- What you will do -
Take every line from the listing below that contains "piece".

....................

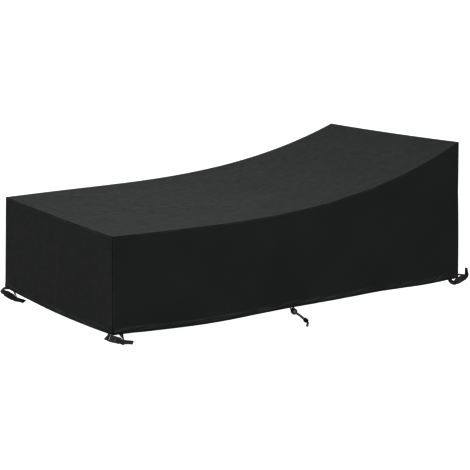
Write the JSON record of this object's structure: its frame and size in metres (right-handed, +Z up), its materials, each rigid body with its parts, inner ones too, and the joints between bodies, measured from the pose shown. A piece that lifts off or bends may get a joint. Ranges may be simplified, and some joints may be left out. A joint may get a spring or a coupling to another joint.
{
  "type": "lounge chair cover",
  "caption": "Fitted outdoor lounge chair cover with a raised head end, buckled corner straps and a hem drawcord with a sprung cord lock.",
  "frame": {"origin": "underside of the top panel at the middle of the cover's length and width", "axes": "+X from the foot end to the raised head end, +Y to the far long side, +Z up"},
  "size_m": [2.2422, 1.3453, 0.8522],
  "materials": {
    "cover_cloth": "coated plain weave, dark charcoal, matt",
    "strap_webbing": "ribbed webbing, black",
    "black_plastic": "moulded, satin black",
    "drawcord": "braided cord, black"
  },
  "bodies": {
    "cover": {"top_panel": "cover_cloth", "near_panel": "cover_cloth", "far_panel": "cover_cloth", "foot_panel": "cover_cloth", "head_panel": "cover_cloth", "strap_fixed_foot_near": "strap_webbing", "strap_loose_foot_near": "strap_webbing", "buckle_female_foot_near": "black_plastic", "buckle_male_foot_near": "black_plastic", "strap_fixed_foot_far": "strap_webbing", "strap_loose_foot_far": "strap_webbing", "buckle_female_foot_far": "black_plastic", "buckle_male_foot_far": "black_plastic", "strap_fixed_head_near": "strap_webbing", "strap_loose_head_near": "strap_webbing", "buckle_female_head_near": "black_plastic", "buckle_male_head_near": "black_plastic", "strap_fixed_head_far": "strap_webbing", "strap_loose_head_far": "strap_webbing", "buckle_female_head_far": "black_plastic", "buckle_male_head_far": "black_plastic", "drawcord_lower": "drawcord", "drawcord_upper": "drawcord", "drawcord_knot": "drawcord", "drawcord_tail_lower": "drawcord", "drawcord_tail_upper": "drawcord", "cord_lock_body": "black_plastic"},
    "lock_button": {"cord_lock_plunger": "black_plastic"}
  },
  "joints": [
    {"name": "cord_lock_press", "type": "slide", "parent": "cover", "child": "lock_button", "axis": [0.2588, 0.9659, 0], "range_m": [0, 0.004], "stiffness_N_per_m": 500, "springref_m": -0.003}
  ]
}
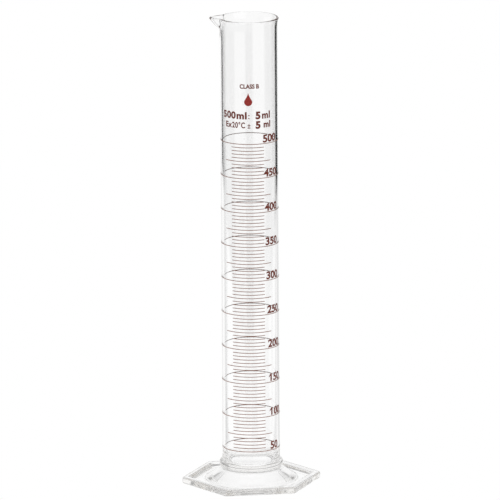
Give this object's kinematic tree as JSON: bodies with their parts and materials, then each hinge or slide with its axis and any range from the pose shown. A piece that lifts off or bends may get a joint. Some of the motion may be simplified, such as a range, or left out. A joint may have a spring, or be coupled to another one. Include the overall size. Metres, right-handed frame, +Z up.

....................

- Solved exercise -
Write the JSON record of this object's structure: its frame and size in metres (right-handed, +Z up), its materials, each rigid body with its parts, inner ones too, and the joints between bodies, measured from the pose shown. A piece that lifts off or bends may get a joint. Ranges may be simplified, and some joints may be left out. A joint may get a spring or a coupling to another joint.
Give this object's kinematic tree as JSON: bodies with their parts and materials, then each hinge or slide with its axis and any range from the pose shown. A piece that lifts off or bends may get a joint. Some of the motion may be simplified, such as a range, or left out. A joint may have a spring, or be coupled to another one. Include the overall size. Metres, right-handed frame, +Z up.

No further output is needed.